• [WRITTEN PROBLEM]
Reproduce the listing below in its entirety. Change nothing.

• [DATASET CONTENT]

────

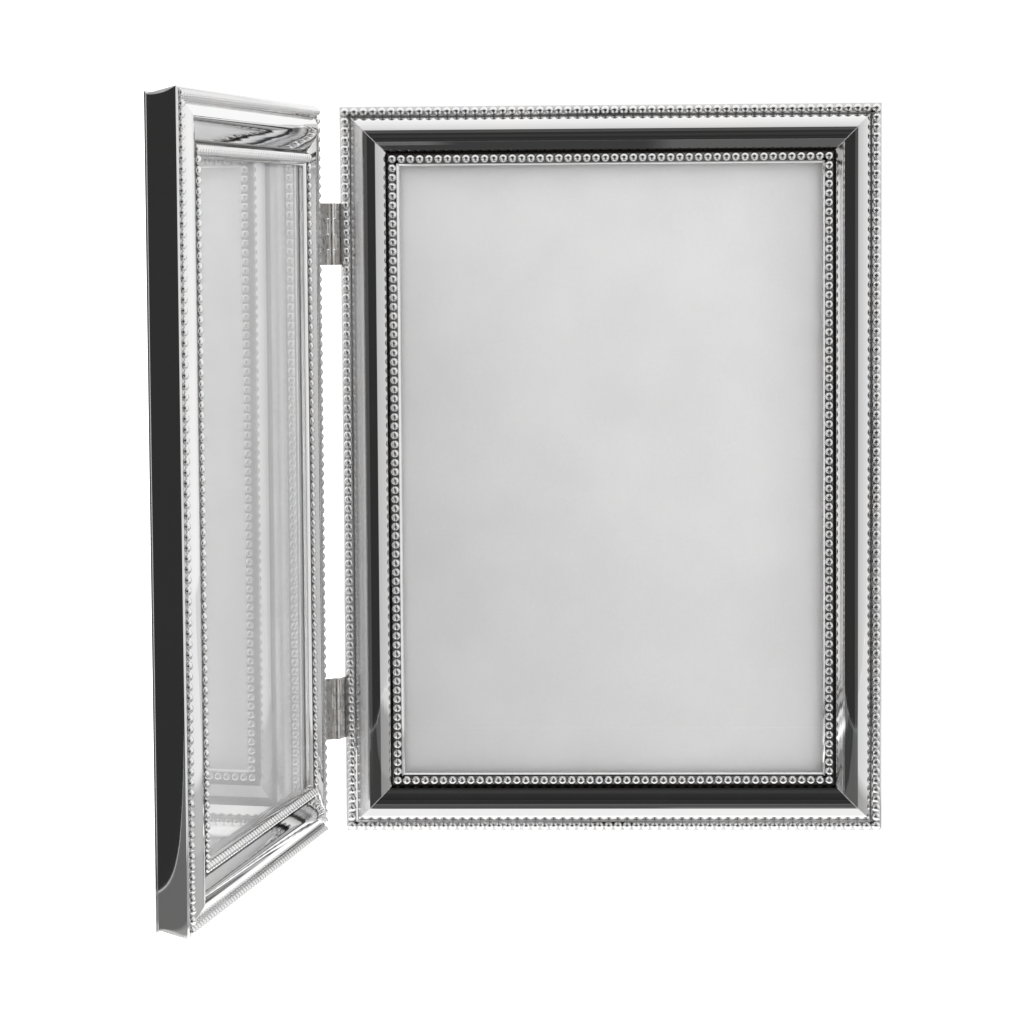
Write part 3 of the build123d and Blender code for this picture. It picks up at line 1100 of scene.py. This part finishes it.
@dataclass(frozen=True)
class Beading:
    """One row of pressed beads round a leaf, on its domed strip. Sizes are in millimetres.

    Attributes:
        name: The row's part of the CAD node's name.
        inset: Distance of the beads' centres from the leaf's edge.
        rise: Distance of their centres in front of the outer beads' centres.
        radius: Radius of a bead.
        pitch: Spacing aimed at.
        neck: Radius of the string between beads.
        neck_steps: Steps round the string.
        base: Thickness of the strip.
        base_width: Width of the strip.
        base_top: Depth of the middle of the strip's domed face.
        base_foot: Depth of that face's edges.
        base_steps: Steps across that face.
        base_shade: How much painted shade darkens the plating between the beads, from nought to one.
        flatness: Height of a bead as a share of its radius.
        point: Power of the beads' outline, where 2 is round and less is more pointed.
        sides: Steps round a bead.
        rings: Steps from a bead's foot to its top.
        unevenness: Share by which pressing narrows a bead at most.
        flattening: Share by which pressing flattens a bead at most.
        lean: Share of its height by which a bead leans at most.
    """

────

• [EXERCISE RESULT]
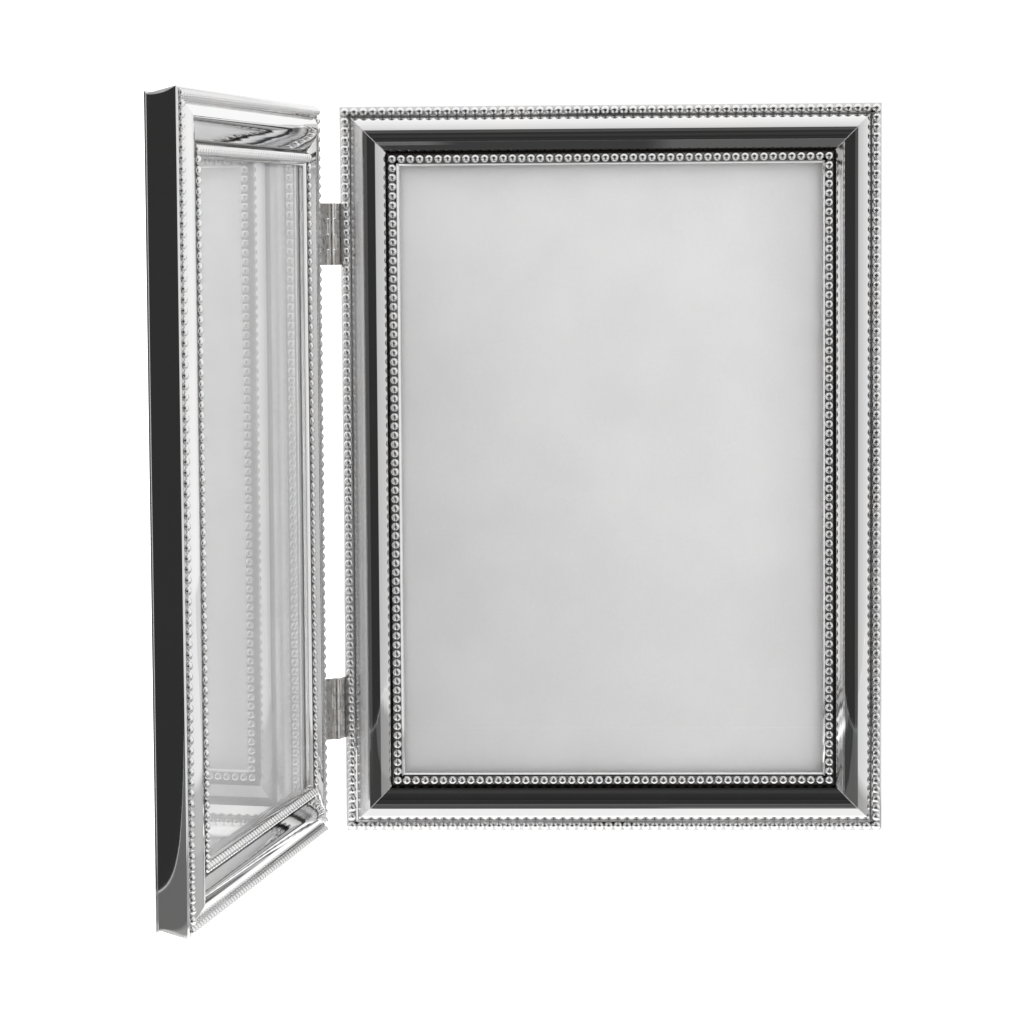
Write part 3 of the build123d and Blender code for this picture. It picks up at line 1100 of scene.py. This part finishes it.
@dataclass(frozen=True)
class Beading:
    """One row of pressed beads round a leaf, on its domed strip. Sizes are in millimetres.

    Attributes:
        name: The row's part of the CAD node's name.
        inset: Distance of the beads' centres from the leaf's edge.
        rise: Distance of their centres in front of the outer beads' centres.
        radius: Radius of a bead.
        pitch: Spacing aimed at.
        neck: Radius of the string between beads.
        neck_steps: Steps round the string.
        base: Thickness of the strip.
        base_width: Width of the strip.
        base_top: Depth of the middle of the strip's domed face.
        base_foot: Depth of that face's edges.
        base_steps: Steps across that face.
        base_shade: How much painted shade darkens the plating between the beads, from nought to one.
        flatness: Height of a bead as a share of its radius.
        point: Power of the beads' outline, where 2 is round and less is more pointed.
        sides: Steps round a bead.
        rings: Steps from a bead's foot to its top.
        unevenness: Share by which pressing narrows a bead at most.
        flattening: Share by which pressing flattens a bead at most.
        lean: Share of its height by which a bead leans at most.
    """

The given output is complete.